Sudden, one-time methane leaks is one of the scariest things facing humanity. In the coming years the earth’s permafrost, mostly in Siberia, will probably melt (because of global warming) and release massive amounts of methane into the atmosphere. This will almost certainly have an irreversible, massively accelerating impact on global warming.
The last time something similar happened was 250 million years ago, in an event that scientists call “The Great Dying” (not a joke), the largest mass extinction of species ever. Some theorize that methane released from Siberia caused intense climate change, and that the temporarily-hellish climate was bad enough to kill off most life on earth. Not even the cockroaches survived; it took millions of years for life to recover.
So, all I’m saying is, it would be nice to have some kind of tool for responding to methane leaks. Now is a good time to invent it.
This seems like a problem well-suited to an X-Prize. If any readers are involved in planning X-Prizes, consider this my suggestion.
World Peace
The Nord Stream blowup is the latest climate catastrophe of the Russia-Ukraine war, but it is not the first. The ongoing climate impact of the war is devastatingly massive.
I have only read one thoughtful analysis of the climate impact of the war. The human impact – the death and suffering and destruction – is, of course, more important, more urgent, and demands more of our attention. So I think journalists have made fewer efforts to talk about the climate impact of the war, for (justifiable) fear of seeming unconcerned with the families and towns on the front-lines, not to mention the highly-consequential geopolitics of the whole thing.
But if we allow ourselves to think about it for a minute: all of those explosions and plumes of smoke, the thousands of destroyed buildings and bridges and factories, all of it is releasing just a massive amount of greenhouse-gas into the atmosphere.
Then (and here I’m just summarizing the article I linked to above), as a reaction to the aggressions of a mad-man, reasonable governments all over the world are increasing their defense budgets, buying more missiles and tanks and fighter jets – and all of that equipment (the production of it, the maintenance of it, the use of it) consumes massive amounts of planet-killing oil and gas.

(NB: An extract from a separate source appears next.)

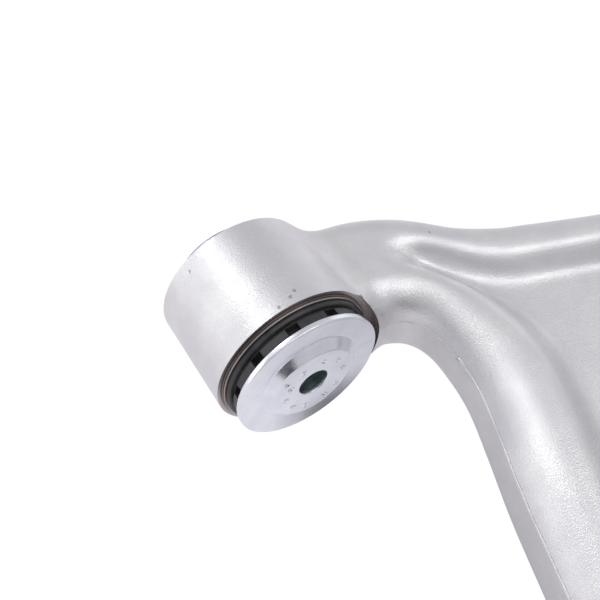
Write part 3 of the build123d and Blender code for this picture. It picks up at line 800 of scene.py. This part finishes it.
# %% Ball joint
housing = turned("ball_housing", [
    (16, -24, 0.4), (21, -24, 1.2), (21, -17, 0.2), (26.5, -17, 0.8), (26.5, -14, 0.5), (22, -14, 0.1), (22, 14, 0.1),
    (20.8, 14, 0.1), (20.8, 15.8, 0.1), (21.5, 15.8, 0.2), (21.5, 17.5, 0.2), (19.8, 17.5, 0.1), (19.8, 20.5, 0.1), (21, 20.5, 0.3),
    (21, 22, 0.5), (18, 22, 0.6), (13.2, 11, 0.8), (13.2, 8, 0.2), (17.5, 8), (17.5, -17.5), (18.6, -17.5), (18.6, -20.5), (16, -20.5, 0.2)],
    "z", BALL)
stands_for(housing, "arm", "ball_joint_housing")
cap = turned("ball_cap", [(0, -20.45), (14, -20.45, 1.0), (14.5, -20.0, 0.5), (18.5, -20.0, 0.2), (18.5, -17.6, 0.2), (0, -17.6)], "z", BALL, 120)
stands_for(cap, "arm", "ball_joint_end_cap")

PITCH = 1.5
ball_arc = np.radians(np.linspace(-70, 58.9, 40))
thread_h = np.arange(58.8, 84.0, 0.25)
stud_outline = [(0, -13.65)] + [(14.5 * np.cos(a), 14.5 * np.sin(a)) for a in ball_arc]
stud_outline += [(7.5, 13.2, 0.5), (7.5, 26, 2), (9.0, 30, 1), (9.0, 37.4, 0.3), (8.8, 38, 0.2), (7.6, 58, 0.3), (6.9, 58.7)]
stud_outline += [(6.9, h) for h in thread_h] + [(6.9, 84.0), (5.4, 85.45, 0.2), (0, 85.45)]


def thread(r, h, a):
    """A rounded V thread: the radius falls by a wave of the height less a pitch for each turn."""
    wave = 0.5 - 0.5 * np.cos(2 * np.pi * (h / PITCH - a / (2 * np.pi)))
    ends = ease((h - 59.3) / 1.5) * ease((84.2 - h) / 0.8)
    return np.where((h > 59) & (h < 84.3), -0.62 * wave * ends, 0.0)


stud = turned("ball_stud", stud_outline, "z", BALL, 120, thread)
cut_away(stud, [bar("pin_hole", 0.0017, -0.02, 0.02, "x", BALL + [0, 0, 0.075], 24)])
stud.data.polygons.foreach_set("use_smooth", np.ones(len(stud.data.polygons), bool))
stud.data.set_sharp_from_angle(angle=np.radians(50))
stands_for(stud, "ball_stud", "ball_stud")
print("housing, cap and stud with", round(25 / PITCH), "threads")

# %% [markdown]
# The boot is one turned outline, thin in its belly and thick at its beads.

# %% Boot and wires
boot = turned("dust_boot", [
    (19.8, 17.6, 0.2), (24.2, 17.6, 0.5), (24.2, 20.5, 1.2), (27, 24, 2.4), (27, 28, 2.4), (23, 32.5, 2.5), (14.5, 33.4, 1.2),
    (12.6, 34, 0.4), (12.6, 37.4, 0.7), (9, 37.4, 0.2), (9, 31.4, 0.3), (13, 31, 0.8), (21.8, 30.4, 2.0), (24.6, 27.4, 1.6),
    (24.6, 25, 1.4), (22.3, 22.3, 0.8), (21.3, 20.5, 0.2), (19.8, 20.4, 0.1)], "z", BALL)
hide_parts("dust_boot")
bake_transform(boot)
made["dust_boot"] = boot


def wire(name, path, radius, closed, sides=14):
    """Round wire along a path in metres. At each place two directions square to the path are found
    from a fixed one that the path never follows, and a circle is drawn in them."""
    path = np.asarray(path, float)
    ahead = np.roll(path, -1, 0) - np.roll(path, 1, 0)
    if not closed:
        ahead[0], ahead[-1] = path[1] - path[0], path[-1] - path[-2]
    ahead /= np.linalg.norm(ahead, axis=1)[:, None]
    spread = np.ptp(path, axis=0)
    fixed = np.eye(3)[int(np.argmin(spread))]
    one = np.cross(ahead, fixed)
    one /= np.linalg.norm(one, axis=1)[:, None]
    two = np.cross(ahead, one)
    a = np.linspace(0, 2 * np.pi, sides, endpoint=False)
    verts = path[:, None] + radius * (np.cos(a)[None, :, None] * one[:, None] + np.sin(a)[None, :, None] * two[:, None])
    rows = len(path)
    i, j = np.meshgrid(np.arange(rows if closed else rows - 1), np.arange(sides), indexing="ij")
    ni, nj = (i + 1) % rows, (j + 1) % sides
    faces = np.stack([i * sides + j, i * sides + nj, ni * sides + nj, ni * sides + j], -1).reshape(-1, 4)
    faces = [tuple(f) for f in faces.tolist()]
    if not closed:
        faces += [tuple(range(sides))[::-1], tuple(range((rows - 1) * sides, rows * sides))]
    return mesh_object(name, verts.reshape(-1, 3), faces)


circle = np.linspace(0, 2 * np.pi, 160, endpoint=False)
for node, body, name, r, h, thick in (
        ("boot_lower_clamp", "arm", "boot_lower_wire", 25.1, 19.0, 0.88), ("boot_upper_clamp", "stud_tilt", "boot_upper_wire", 13.4, 35.7, 0.78)):
    loop = np.column_stack([r * np.cos(circle), r * np.sin(circle), np.full(160, h)]) * MM + BALL
    stands_for(wire(name, loop, thick * MM, True), body, node)
bend = np.radians(np.linspace(-152, 152, 34))
pin_path = [(-16.2 - 2.6 * np.cos(a), 2.6 * np.sin(a)) for a in bend[::-1]]
eye_mid = np.array(pin_path)
pin_path = np.concatenate([eye_mid, smooth_curve([(-13.4, -0.5), (-12.0, 0.0), (9.5, 0.0), (10.9, 0.35), (11.5, 1.6), (11.6, 3.0), (11.6, 6.3)], 6, False)])
pin_path = np.column_stack([pin_path[:, 0], np.zeros(len(pin_path)), pin_path[:, 1] + 75.0]) * MM + BALL
stands_for(wire("split_pin", pin_path, 1.12 * MM, False), "ball_stud", "cotter_pin")
nut_bevel = nodes["castle_nut"].modifiers.new("soft_edges", "BEVEL")
nut_bevel.width = 0.35 * MM
nut_bevel.segments = 2
nut_bevel.limit_method = "ANGLE"
nut_bevel.angle_limit = np.radians(35)
print("boot, two wires, split pin")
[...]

It makes me think that the most powerful force for a healthy climate, the most effective way to battle global warming, must be – surely is – the pursuit of world peace. More than electric cars, reusable containers for food, or new solar panels, peace among nations would have the biggest climate-positive impact of all. The World Peace - Climate connection is so clear and so urgently necessary.
A peaceful Eurasia would have prevented the methane leaks in the Baltic, that’s for sure.
Bicycles
And if we really care about world peace – here’s where the argument comes full-circle – then one of the most impactful things each one of us can do is to ride our bicycles.
Because a majority of the madmen threatening and starting wars these days are funding their aggression by selling oil and gas. Putin’s war machine is funded by the revenues from his oil and gas companies. Iran’s brutal repression of the women-led protests happening there right now is funded by oil and gas sales. Dangerous dictators from Venezuela to Saudi Arabia are buying rockets, ammunition and mercenary armies with the money from selling oil and gas.
The oil and gas they sell has many different uses, of course. But the number-one use of petroleum, accounting for almost half of its use, is producing gasoline for cars.
The gasoline we buy in America and France probably does not come from Russia or Iran these days. Car drivers in China and India are more likely to be the direct buyers. But the markets for oil and gas are global, and demand in the West impacts prices worldwide.
So if you care about climate change, then World Peace should be your priority.
And if you care about World Peace, then weaning yourself off of fossil fuels, especially gasoline, should be your priority.
And to save life on earth, we need to finance some serious R&D to deal with methane leaks.